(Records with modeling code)
****************************************

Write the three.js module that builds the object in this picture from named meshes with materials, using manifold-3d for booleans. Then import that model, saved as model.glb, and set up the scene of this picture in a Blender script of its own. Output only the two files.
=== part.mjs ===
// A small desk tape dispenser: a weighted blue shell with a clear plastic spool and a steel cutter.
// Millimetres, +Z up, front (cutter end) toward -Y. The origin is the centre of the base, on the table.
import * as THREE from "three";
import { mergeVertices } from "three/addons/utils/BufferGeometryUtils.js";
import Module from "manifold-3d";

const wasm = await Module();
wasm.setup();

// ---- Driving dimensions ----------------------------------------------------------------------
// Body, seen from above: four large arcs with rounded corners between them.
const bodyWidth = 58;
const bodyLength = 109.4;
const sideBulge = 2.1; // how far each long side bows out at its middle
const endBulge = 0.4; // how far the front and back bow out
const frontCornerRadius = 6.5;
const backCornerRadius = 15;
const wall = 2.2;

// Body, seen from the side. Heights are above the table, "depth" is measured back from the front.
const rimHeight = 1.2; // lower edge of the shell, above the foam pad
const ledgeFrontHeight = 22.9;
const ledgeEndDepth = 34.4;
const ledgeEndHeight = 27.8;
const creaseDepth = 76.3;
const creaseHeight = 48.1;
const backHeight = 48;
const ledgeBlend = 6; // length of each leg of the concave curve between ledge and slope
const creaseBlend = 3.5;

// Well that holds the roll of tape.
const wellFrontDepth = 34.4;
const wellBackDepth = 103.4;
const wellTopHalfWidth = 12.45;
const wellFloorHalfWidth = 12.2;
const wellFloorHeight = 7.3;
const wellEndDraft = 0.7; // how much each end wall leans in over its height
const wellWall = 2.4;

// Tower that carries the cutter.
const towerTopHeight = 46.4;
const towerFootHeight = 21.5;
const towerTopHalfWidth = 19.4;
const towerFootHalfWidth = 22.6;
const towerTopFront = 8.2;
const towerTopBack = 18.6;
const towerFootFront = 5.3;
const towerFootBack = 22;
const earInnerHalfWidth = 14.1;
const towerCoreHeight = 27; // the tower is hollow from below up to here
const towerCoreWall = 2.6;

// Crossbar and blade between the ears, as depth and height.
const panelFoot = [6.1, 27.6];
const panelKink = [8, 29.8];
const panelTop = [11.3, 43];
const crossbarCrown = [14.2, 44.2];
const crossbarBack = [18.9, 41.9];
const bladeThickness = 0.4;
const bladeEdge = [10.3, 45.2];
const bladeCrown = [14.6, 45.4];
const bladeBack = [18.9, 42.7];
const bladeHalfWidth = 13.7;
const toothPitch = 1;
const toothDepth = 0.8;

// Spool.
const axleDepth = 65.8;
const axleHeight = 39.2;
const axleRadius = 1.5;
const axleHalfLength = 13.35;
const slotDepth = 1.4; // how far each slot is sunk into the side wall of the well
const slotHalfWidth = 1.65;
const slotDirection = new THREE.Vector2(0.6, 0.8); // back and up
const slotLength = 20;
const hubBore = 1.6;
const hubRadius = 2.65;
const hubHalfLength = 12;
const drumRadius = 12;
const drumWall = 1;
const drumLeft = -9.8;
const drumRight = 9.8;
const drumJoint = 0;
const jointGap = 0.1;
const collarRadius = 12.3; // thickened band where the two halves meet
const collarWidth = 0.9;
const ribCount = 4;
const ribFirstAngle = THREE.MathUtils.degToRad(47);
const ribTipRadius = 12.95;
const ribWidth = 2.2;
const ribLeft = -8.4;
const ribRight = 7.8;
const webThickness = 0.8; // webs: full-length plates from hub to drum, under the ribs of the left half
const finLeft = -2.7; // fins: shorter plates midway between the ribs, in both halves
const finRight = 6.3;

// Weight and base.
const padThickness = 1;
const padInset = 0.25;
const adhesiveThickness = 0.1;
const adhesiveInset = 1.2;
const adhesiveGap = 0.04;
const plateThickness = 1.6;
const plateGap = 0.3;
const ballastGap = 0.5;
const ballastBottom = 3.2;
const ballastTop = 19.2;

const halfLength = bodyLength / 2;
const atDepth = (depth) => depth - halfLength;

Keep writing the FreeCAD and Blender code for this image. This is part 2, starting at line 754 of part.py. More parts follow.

****************************************

**Objective**
Extract the lines above, from the first one through the one containing "wasm.setup();", and return only those, unchanged.

**Result for this task**
Write the three.js module that builds the object in this picture from named meshes with materials, using manifold-3d for booleans. Then import that model, saved as model.glb, and set up the scene of this picture in a Blender script of its own. Output only the two files.
=== part.mjs ===
// A small desk tape dispenser: a weighted blue shell with a clear plastic spool and a steel cutter.
// Millimetres, +Z up, front (cutter end) toward -Y. The origin is the centre of the base, on the table.
import * as THREE from "three";
import { mergeVertices } from "three/addons/utils/BufferGeometryUtils.js";
import Module from "manifold-3d";

const wasm = await Module();
wasm.setup();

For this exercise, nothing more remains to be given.